▸ **Exercise description**: Print the first line of the material below and each line after it, exactly as written, ending with the line that contains "edge_round = 2.5".

— start Information supplied —

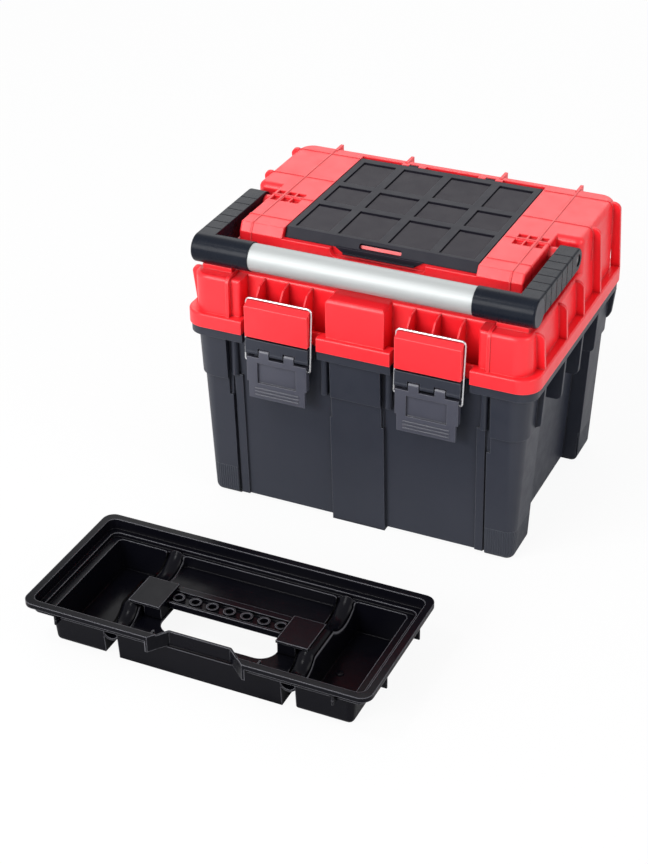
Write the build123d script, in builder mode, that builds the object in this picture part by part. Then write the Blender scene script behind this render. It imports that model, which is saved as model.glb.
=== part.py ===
"""A moulded tool box: bin, hinged lid with an organiser cover, swing handle, two wire latches, and a tray."""
from build123d import *
import math
import os

os.makedirs("parts", exist_ok=True)

# The box stands on the floor, centred on the origin. +X is right, +Y is to the rear, +Z is up. Millimetres.
wall = 3.0
seat_gap = 0.3

# The lid's skirt is the widest ring of the box
skirt_length = 450.0
skirt_depth = 345.0
skirt_corner = 25.0
skirt_low = 245.0
skirt_height = 18.0
ledge = skirt_low + skirt_height
skirt_half_x = skirt_length / 2
skirt_half_y = skirt_depth / 2

# The lid's walls stand in from the skirt
lid_side_inset = 11.0
lid_front_inset = 32.5
lid_rear_inset = 15.5
lid_corner = 20.0
lid_half_x = skirt_half_x - lid_side_inset
lid_front = lid_front_inset - skirt_half_y
lid_rear = skirt_half_y - lid_rear_inset

# Heights of the lid's deck, under the handle, and of its top
deck_rise = 50.0
top_rise = 94.0
deck = ledge + deck_rise
top = ledge + top_rise
top_round = 8.0

# The rear body is as wide as the lid, and the inner body stands between the handle's arms
shoulder = 15.5
inner_half_x = 181.0
inner_front = -101.0
bevel_reach = 6.5
bevel_drop = 11.0
edge_round = 2.5

# Corner blocks and middle block of the lid's front
block_inset = 6.0
block_front = block_inset - skirt_half_y
corner_block_inner = 163.5
middle_block_half = 37.0
block_round = 5.0
fin_width = 4.0
fin_proud = 1.5
fin_round = 9.0
pilaster_width = 12.5
pilaster_back = 5.0
pilaster_round = 4.0

# Upright ribs on the lid's sides and rear
rib_reach = 9.5
rib_thickness = 4.0
rib_lean = 11.0
low_rib_feet = (-134.0, -55.0, 9.0)
tall_rib_feet = (74.0, 154.0)
rear_rib_places = (-164.0, -64.0, 64.0, 164.0)
ridge_width = 1.8
ridge_height = 0.8
ridge_x = 165.0
front_ridge_places = (-71.5, -8.8)
rear_ridge_places = (54.0, 134.0)

# Latches: a wire bail on a lever, caught over a keeper on the lid
latch_x = 96.5
keeper_half = 41.0
keeper_front = -179.0
keeper_thickness = 10.5
keeper_low = 249.5
keeper_top = 294.6
keeper_bevel = 5.0
keeper_rib_pitch = 31.0
keeper_rib_thickness = 2.0
keeper_rib_rise = 12.0
latch_gap_half = 49.5
latch_gap_back = lid_front - 20.0
wire_radius = 1.5
wire_side_gap = 3.0
bail_bar_y = -168.6
bail_bend = 5.0
running_gap = 0.08

# Lever and its hinge block on the bin
lever_half = 39.5
lever_pin_radius = 1.5
knuckle_radius = 4.5
lever_axis_y = -174.5
lever_axis_z = 229.5
lever_low = 167.5
lever_thickness = 4.0
lever_rail = 6.5
lever_rail_depth = 8.5
lever_knuckle_width = 13.0
lever_knuckle_x = 16.5
lever_knuckle_gap = 1.4
lever_top_gap = 2.2
lever_foot_inset = 2.5
lever_foot_height = 22.0
lever_recess = 2.6
bail_drop = 13.5
block_half = 41.0
block_front_y = -178.5
block_top = 246.6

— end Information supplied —

▸ **Worked answer**:
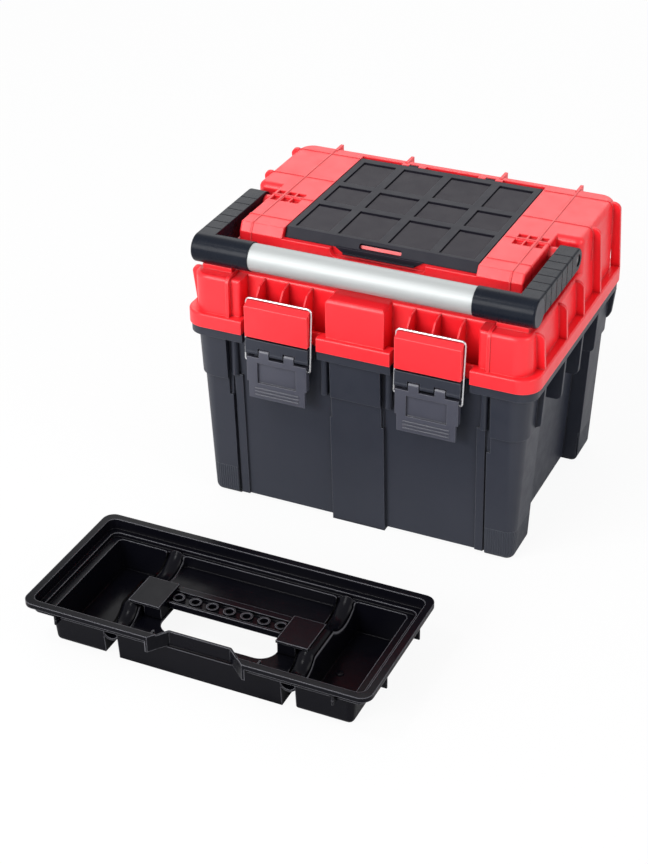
Write the build123d script, in builder mode, that builds the object in this picture part by part. Then write the Blender scene script behind this render. It imports that model, which is saved as model.glb.
=== part.py ===
"""A moulded tool box: bin, hinged lid with an organiser cover, swing handle, two wire latches, and a tray."""
from build123d import *
import math
import os

os.makedirs("parts", exist_ok=True)

# The box stands on the floor, centred on the origin. +X is right, +Y is to the rear, +Z is up. Millimetres.
wall = 3.0
seat_gap = 0.3

# The lid's skirt is the widest ring of the box
skirt_length = 450.0
skirt_depth = 345.0
skirt_corner = 25.0
skirt_low = 245.0
skirt_height = 18.0
ledge = skirt_low + skirt_height
skirt_half_x = skirt_length / 2
skirt_half_y = skirt_depth / 2

# The lid's walls stand in from the skirt
lid_side_inset = 11.0
lid_front_inset = 32.5
lid_rear_inset = 15.5
lid_corner = 20.0
lid_half_x = skirt_half_x - lid_side_inset
lid_front = lid_front_inset - skirt_half_y
lid_rear = skirt_half_y - lid_rear_inset

# Heights of the lid's deck, under the handle, and of its top
deck_rise = 50.0
top_rise = 94.0
deck = ledge + deck_rise
top = ledge + top_rise
top_round = 8.0

# The rear body is as wide as the lid, and the inner body stands between the handle's arms
shoulder = 15.5
inner_half_x = 181.0
inner_front = -101.0
bevel_reach = 6.5
bevel_drop = 11.0
edge_round = 2.5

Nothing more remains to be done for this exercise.